Josephus: Shorter Passage. Price opts for a desperate counsel in which this text was altered, originally having referred to some other Jesus. He has no manuscript evidence, of course, and provides no argument or reason why anyone should believe that this happened. His wishful thinking does not constitute an argument.
Tacitus. Price alludes to his treatment in a previous chapter; he apparently used two arguments, which we have previously answered here . In brief:
He says that Tacitus was not a contemporary of Jesus. But Tacitus was not a contemporary of a great deal of what he reports, and no serious historian makes an issue of this or denies his accuracy on this account. Rather, they look at Tacitus’ ability as a researcher and historian, and on that account, he is regarded as excellent, and the best the ancient world had to offer. It is Price’s burden to explain why Tacitus is not reliable enough to be trusted as a historian to report events earlier than his time. Certainly Price is not going to object that Civil War historians of today are bogus because they didn’t live in the 1860s.

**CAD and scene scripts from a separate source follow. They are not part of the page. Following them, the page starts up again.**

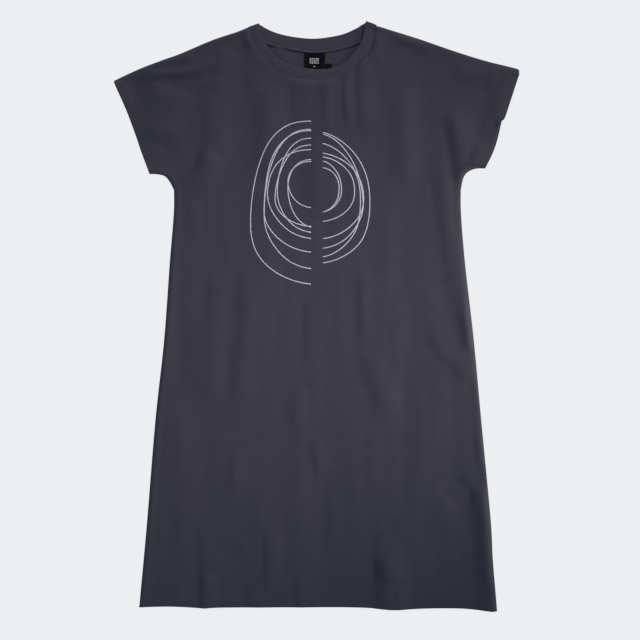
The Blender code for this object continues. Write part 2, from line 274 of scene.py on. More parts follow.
@dataclass(frozen=True)
class Cut:
    """Outline of the dress, from the same sizes as its solids."""

    step: float = 4.0              # spacing of the outline's points
    under_step: float = 2.8        # and of the underarm's
    hem: tuple[Place, ...] = (
        (-286, 7), (-230, 8), (-181, 5.5), (-150, 6.6), (50, 7), (102, 4.5), (128, 3),
        (180, 5), (230, 5), (257, 3), (283, 0), (290, 1))
    sides: tuple[SideRow, ...] = (
        SideRow(4, -286.3, 290.2), SideRow(83, -279, 283.8), SideRow(150, -273, 280),
        SideRow(308, -260, 265), SideRow(437, -246, 253), SideRow(560, -237, 239),
        SideRow(640, -230.5, 232.5), SideRow(678, -230, 232))
    under_left: tuple[Place, ...] = (
        (-230, 678), (-236, 690), (-244, 700), (-256, 703.5), (-269, 704))
    under_right: tuple[Place, ...] = (
        (232, 678), (236, 697), (243, 707), (256, 712.5), (271, 713))
    cuff_left: tuple[Place, ...] = (
        (-269, 704), (-281, 736), (-294, 774), (-309, 813), (-326.2, 852))
    cuff_right: tuple[Place, ...] = (
        (271, 713), (282, 735), (290, 757), (296.5, 784), (298, 790), (302.5, 794.5), (313, 826),
        (326.2, 866))
    shoulder_left: tuple[Place, ...] = (
        (-326.2, 854.5), (-287, 873), (-248, 888), (-220, 898), (-168, 920), (-129, 933),
        (-111.5, 940))
    shoulder_right: tuple[Place, ...] = (
        (96.5, 943), (116, 937), (167, 921), (219, 903), (270, 887), (321, 874), (326.2, 869))
    front_band: tuple[BandRow, ...] = (
        BandRow((-92.5, 945.2), (-109.5, 939)), BandRow((-88, 930), (-104.5, 927.5)),
        BandRow((-82, 914), (-98, 911.5)), BandRow((-66, 895), (-80, 888)),
        BandRow((-51, 883.3), (-60, 870)), BandRow((-20, 875.2), (-22.5, 859.5)),
        BandRow((-1, 872.7), (-1, 856.5)), BandRow((20, 873.8), (24, 858.5)),
        BandRow((39, 881), (47, 867)), BandRow((55, 892.5), (66.5, 881.5)),
        BandRow((70, 914), (85.5, 908)), BandRow((76, 933), (92.5, 930.5)),
        BandRow((79, 948.2), (95, 942)))
    back_band: tuple[BandRow, ...] = (
        BandRow((-92.5, 945.2), (-110, 939)), BandRow((-80, 938), (-95, 926)),
        BandRow((-64, 931.3), (-73, 916.5)), BandRow((-38, 925.3), (-43, 909.8)),
        BandRow((-2, 922.4), (-2, 904.2)), BandRow((38, 928.4), (43, 911.2)),
        BandRow((62, 938), (73, 923)), BandRow((71, 943.5), (86, 932)),
        BandRow((79, 948.2), (95, 942)))
    open_cuff_inset: float = 3.2   # the right cuff's front lies back from the back's edge here
    open_cuff_top: float = 795.0   # and only below this height
    seam_inset: float = 0.5        # the cloth's middle lies this far inside a seamed edge
    turned_inset: float = 0.9      # and this far inside a turned one
    open_cuff_fade: float = 5.0    # the height over which the right cuff's setback starts
    open_cuff_start: float = 0.12  # and the share of the cuff over which it does at the seam

    def band(self, face: Face) -> tuple[BandRow, ...]:
        """The neckband's table for one panel."""
        return self.front_band if face is Face.FRONT else self.back_band

    def neck_seam(self, face: Face, step: float | None = None) -> np.ndarray:
        """The neck seam of one panel, from the left neck point to the right one."""
        return even_curve([row.seam for row in self.band(face)], step or self.step)

    def hem_edge(self) -> np.ndarray:
        """The hem from left to right."""
        return even_curve(self.hem, self.step) + (0, self.turned_inset)

    def seam(self, side: Side) -> np.ndarray:
        """The side and underarm seam from the hem to the cuff.

        Args:
            side: which side of the dress.

        Returns:
            The seam's points.
        """
        if side is Side.LEFT:
            body, under = [(row.left, row.height) for row in self.sides], self.under_left
        else:
            body, under = [(row.right, row.height) for row in self.sides], self.under_right
        lower = even_curve(body, self.step)
        upper = even_curve(under, self.under_step)
        inward = self.seam_inset if side is Side.RIGHT else -self.seam_inset
        return beside(np.vstack([lower, upper[1:]]), inward)

    def cuff(self, side: Side, face: Face) -> np.ndarray:
        """The cuff's edge from the underarm to the shoulder.

        Args:
            side: which sleeve.
            face: which panel; the right cuff's front lies a little back from the back's.

        Returns:
            The edge's points.
        """
        rows = self.cuff_left if side is Side.LEFT else self.cuff_right
        edge = even_curve(rows, self.step / 2)
        if side is Side.RIGHT and face is Face.FRONT:
            along = np.linspace(0, 1, len(edge))
            open_part = (ease((self.open_cuff_top - edge[:, 1]) / self.open_cuff_fade)
                         * ease(along / self.open_cuff_start))
            edge[:, 0] -= self.open_cuff_inset * open_part
        return beside(edge, self.turned_inset if side is Side.RIGHT else -self.turned_inset)

    def shoulder(self, side: Side) -> np.ndarray:
        """The shoulder seam from left to right."""
        rows = self.shoulder_left if side is Side.LEFT else self.shoulder_right
        return beside(even_curve(rows, self.step), -self.seam_inset)

    def seams(self) -> list[np.ndarray]:
        """Every seam at which the two panels meet edge to edge."""
        return [self.seam(Side.LEFT), self.seam(Side.RIGHT), self.shoulder(Side.LEFT),
                self.shoulder(Side.RIGHT)]


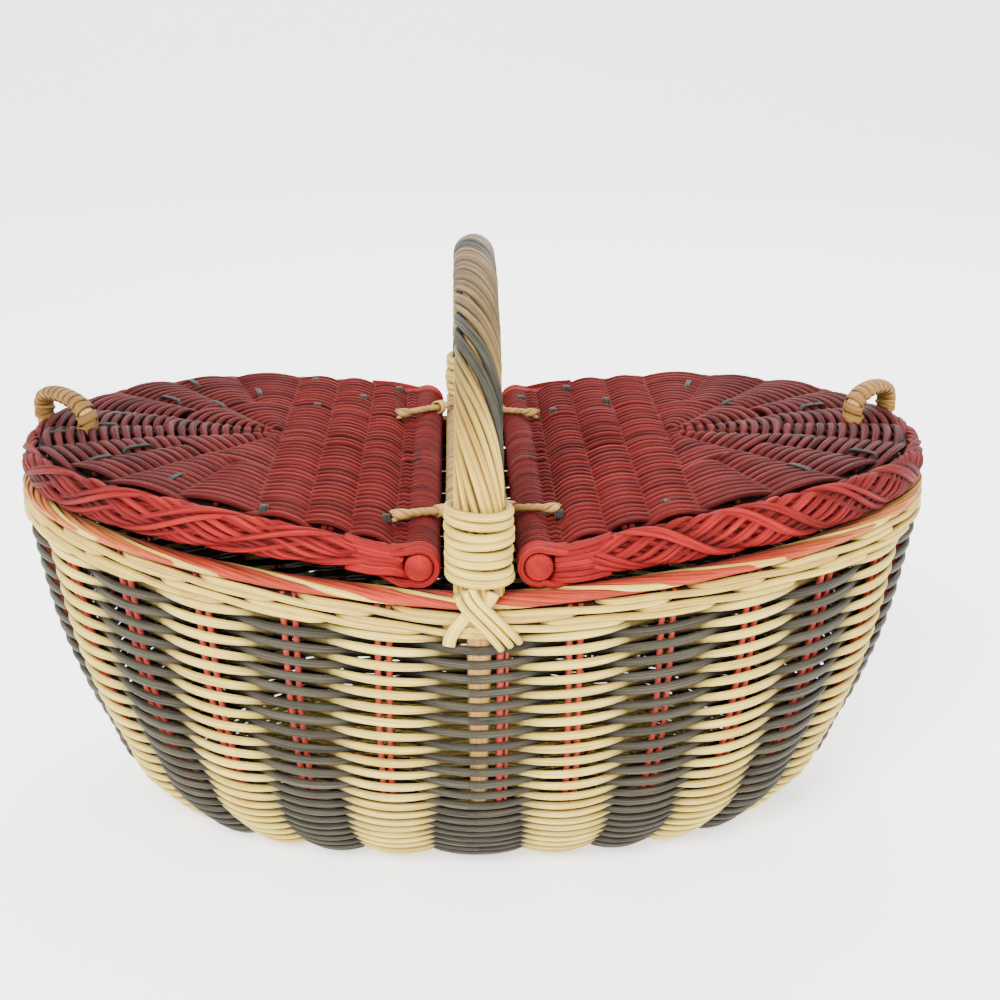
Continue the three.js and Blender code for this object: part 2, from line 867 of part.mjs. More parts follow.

He suggest that Tacitus was just reporting what Christians believed in his time, which also goes against every scrap of evidence we have concerning Tacitus’ critical and historical ability. Once again, Price cannot simply throw doubts into the air and hope that they land on something.
Thallus. I myself make no use of this citation, but readers may find the article here of interest.
Yamauchi also apparently made a very brief ”impossible faith” sort of statement; the reader will find it of interest that Price attempted his own failed response to my more developed form of the argument. There we also discuss the means by which the word was spread, particularly in the response to Carrier.